Begin at the line containing "zip(*points))), Vector(map(max, zip(*points)))" and stop at the line containing "SPEAKER_LEAN = math.radians(5.0)"; copy those lines exactly, ends included, and nothing else.

============================================================

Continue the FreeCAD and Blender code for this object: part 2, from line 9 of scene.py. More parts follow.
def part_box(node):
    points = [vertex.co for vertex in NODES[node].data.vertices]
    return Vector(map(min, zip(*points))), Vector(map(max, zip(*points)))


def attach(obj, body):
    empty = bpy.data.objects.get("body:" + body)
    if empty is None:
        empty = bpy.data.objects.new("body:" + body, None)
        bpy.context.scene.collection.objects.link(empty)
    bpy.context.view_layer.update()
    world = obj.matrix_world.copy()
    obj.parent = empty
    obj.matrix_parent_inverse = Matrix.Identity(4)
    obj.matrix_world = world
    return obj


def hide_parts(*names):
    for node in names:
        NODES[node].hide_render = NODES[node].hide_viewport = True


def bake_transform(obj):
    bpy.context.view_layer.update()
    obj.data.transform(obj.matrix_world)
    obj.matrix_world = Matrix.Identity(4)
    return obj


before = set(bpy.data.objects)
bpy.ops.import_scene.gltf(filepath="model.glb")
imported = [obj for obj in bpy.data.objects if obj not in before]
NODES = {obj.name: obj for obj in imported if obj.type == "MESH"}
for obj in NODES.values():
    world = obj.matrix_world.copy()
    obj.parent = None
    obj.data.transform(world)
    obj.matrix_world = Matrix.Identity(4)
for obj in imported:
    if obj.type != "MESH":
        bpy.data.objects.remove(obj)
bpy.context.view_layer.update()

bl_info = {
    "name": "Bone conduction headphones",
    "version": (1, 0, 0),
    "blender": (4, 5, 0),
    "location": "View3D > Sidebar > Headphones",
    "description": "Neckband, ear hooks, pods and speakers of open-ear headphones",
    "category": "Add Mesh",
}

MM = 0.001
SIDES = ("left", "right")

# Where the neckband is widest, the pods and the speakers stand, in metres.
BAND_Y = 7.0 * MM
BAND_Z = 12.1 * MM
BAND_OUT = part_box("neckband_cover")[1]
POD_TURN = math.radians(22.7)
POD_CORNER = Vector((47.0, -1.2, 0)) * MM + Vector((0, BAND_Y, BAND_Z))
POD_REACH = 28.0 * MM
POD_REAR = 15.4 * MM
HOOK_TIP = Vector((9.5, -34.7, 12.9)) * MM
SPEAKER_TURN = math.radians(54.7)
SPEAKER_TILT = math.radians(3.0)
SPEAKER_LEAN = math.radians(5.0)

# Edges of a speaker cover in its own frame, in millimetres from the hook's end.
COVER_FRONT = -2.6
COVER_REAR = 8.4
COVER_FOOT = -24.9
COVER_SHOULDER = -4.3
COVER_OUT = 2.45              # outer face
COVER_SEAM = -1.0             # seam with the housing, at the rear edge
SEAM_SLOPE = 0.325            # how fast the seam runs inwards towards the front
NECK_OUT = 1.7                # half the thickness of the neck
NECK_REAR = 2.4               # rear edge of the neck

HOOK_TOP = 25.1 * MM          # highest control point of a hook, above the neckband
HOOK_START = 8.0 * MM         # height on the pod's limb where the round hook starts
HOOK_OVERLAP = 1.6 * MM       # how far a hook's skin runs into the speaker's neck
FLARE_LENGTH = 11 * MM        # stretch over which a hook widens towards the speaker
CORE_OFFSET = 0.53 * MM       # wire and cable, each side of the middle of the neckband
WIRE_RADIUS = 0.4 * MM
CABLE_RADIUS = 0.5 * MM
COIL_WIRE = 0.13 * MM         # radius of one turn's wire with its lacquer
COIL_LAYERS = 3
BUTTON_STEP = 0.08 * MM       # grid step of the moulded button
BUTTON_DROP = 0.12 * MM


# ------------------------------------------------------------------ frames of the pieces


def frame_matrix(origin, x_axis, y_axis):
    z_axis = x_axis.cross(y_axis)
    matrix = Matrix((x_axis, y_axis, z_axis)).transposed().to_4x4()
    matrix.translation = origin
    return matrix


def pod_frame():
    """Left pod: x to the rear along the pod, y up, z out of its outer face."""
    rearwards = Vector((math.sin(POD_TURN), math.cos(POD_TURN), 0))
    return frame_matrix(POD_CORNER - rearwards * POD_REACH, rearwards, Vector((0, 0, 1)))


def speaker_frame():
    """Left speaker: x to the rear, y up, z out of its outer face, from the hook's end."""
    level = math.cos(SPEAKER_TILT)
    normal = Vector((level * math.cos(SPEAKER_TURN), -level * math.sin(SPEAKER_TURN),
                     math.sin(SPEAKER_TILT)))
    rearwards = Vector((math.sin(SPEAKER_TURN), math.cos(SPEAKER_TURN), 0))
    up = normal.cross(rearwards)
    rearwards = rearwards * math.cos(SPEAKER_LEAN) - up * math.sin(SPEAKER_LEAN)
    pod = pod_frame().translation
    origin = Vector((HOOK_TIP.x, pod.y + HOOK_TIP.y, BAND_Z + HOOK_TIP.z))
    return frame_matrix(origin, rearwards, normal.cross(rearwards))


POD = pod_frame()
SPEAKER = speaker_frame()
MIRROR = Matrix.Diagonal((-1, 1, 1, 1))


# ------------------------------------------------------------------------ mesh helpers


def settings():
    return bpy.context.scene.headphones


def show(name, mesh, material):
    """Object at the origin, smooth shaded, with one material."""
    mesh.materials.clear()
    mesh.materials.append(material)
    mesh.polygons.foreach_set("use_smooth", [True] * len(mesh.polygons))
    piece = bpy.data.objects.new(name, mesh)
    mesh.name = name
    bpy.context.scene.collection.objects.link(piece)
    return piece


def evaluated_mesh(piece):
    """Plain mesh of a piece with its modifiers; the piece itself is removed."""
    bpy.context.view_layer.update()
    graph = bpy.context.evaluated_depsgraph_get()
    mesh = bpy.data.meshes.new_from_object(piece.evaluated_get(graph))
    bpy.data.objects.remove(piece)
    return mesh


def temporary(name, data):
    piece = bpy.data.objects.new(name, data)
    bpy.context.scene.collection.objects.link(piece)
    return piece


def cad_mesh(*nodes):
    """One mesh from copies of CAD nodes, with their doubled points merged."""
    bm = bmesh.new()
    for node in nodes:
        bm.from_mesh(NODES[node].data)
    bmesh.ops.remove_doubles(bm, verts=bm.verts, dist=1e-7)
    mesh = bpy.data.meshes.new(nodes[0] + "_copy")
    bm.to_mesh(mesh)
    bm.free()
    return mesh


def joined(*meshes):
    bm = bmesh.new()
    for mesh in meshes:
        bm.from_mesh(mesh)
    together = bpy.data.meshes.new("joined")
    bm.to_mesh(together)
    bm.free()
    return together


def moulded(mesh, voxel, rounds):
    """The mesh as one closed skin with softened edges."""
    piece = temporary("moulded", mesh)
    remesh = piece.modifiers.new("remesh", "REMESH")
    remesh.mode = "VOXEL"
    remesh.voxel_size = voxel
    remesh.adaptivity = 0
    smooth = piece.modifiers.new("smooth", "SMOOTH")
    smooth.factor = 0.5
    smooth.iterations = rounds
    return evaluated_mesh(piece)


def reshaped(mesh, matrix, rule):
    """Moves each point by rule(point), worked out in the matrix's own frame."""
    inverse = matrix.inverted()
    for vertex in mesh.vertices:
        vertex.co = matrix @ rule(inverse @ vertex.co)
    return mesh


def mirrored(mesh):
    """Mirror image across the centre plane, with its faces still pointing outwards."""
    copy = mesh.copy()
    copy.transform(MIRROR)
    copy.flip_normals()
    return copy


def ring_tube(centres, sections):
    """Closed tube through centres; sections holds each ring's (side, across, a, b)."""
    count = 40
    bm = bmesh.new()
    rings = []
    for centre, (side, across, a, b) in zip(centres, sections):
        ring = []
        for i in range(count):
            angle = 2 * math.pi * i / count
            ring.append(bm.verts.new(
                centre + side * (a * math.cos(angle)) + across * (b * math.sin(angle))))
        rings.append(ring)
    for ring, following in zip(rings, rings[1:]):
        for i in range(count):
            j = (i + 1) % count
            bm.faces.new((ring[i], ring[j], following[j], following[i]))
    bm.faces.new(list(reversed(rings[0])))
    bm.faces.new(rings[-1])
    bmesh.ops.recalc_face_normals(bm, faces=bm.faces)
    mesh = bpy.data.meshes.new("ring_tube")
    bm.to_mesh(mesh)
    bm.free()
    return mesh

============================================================

Solution to the problem:
    return Vector(map(min, zip(*points))), Vector(map(max, zip(*points)))


def attach(obj, body):
    empty = bpy.data.objects.get("body:" + body)
    if empty is None:
        empty = bpy.data.objects.new("body:" + body, None)
        bpy.context.scene.collection.objects.link(empty)
    bpy.context.view_layer.update()
    world = obj.matrix_world.copy()
    obj.parent = empty
    obj.matrix_parent_inverse = Matrix.Identity(4)
    obj.matrix_world = world
    return obj


def hide_parts(*names):
    for node in names:
        NODES[node].hide_render = NODES[node].hide_viewport = True


def bake_transform(obj):
    bpy.context.view_layer.update()
    obj.data.transform(obj.matrix_world)
    obj.matrix_world = Matrix.Identity(4)
    return obj


before = set(bpy.data.objects)
bpy.ops.import_scene.gltf(filepath="model.glb")
imported = [obj for obj in bpy.data.objects if obj not in before]
NODES = {obj.name: obj for obj in imported if obj.type == "MESH"}
for obj in NODES.values():
    world = obj.matrix_world.copy()
    obj.parent = None
    obj.data.transform(world)
    obj.matrix_world = Matrix.Identity(4)
for obj in imported:
    if obj.type != "MESH":
        bpy.data.objects.remove(obj)
bpy.context.view_layer.update()

bl_info = {
    "name": "Bone conduction headphones",
    "version": (1, 0, 0),
    "blender": (4, 5, 0),
    "location": "View3D > Sidebar > Headphones",
    "description": "Neckband, ear hooks, pods and speakers of open-ear headphones",
    "category": "Add Mesh",
}

MM = 0.001
SIDES = ("left", "right")

# Where the neckband is widest, the pods and the speakers stand, in metres.
BAND_Y = 7.0 * MM
BAND_Z = 12.1 * MM
BAND_OUT = part_box("neckband_cover")[1]
POD_TURN = math.radians(22.7)
POD_CORNER = Vector((47.0, -1.2, 0)) * MM + Vector((0, BAND_Y, BAND_Z))
POD_REACH = 28.0 * MM
POD_REAR = 15.4 * MM
HOOK_TIP = Vector((9.5, -34.7, 12.9)) * MM
SPEAKER_TURN = math.radians(54.7)
SPEAKER_TILT = math.radians(3.0)
SPEAKER_LEAN = math.radians(5.0)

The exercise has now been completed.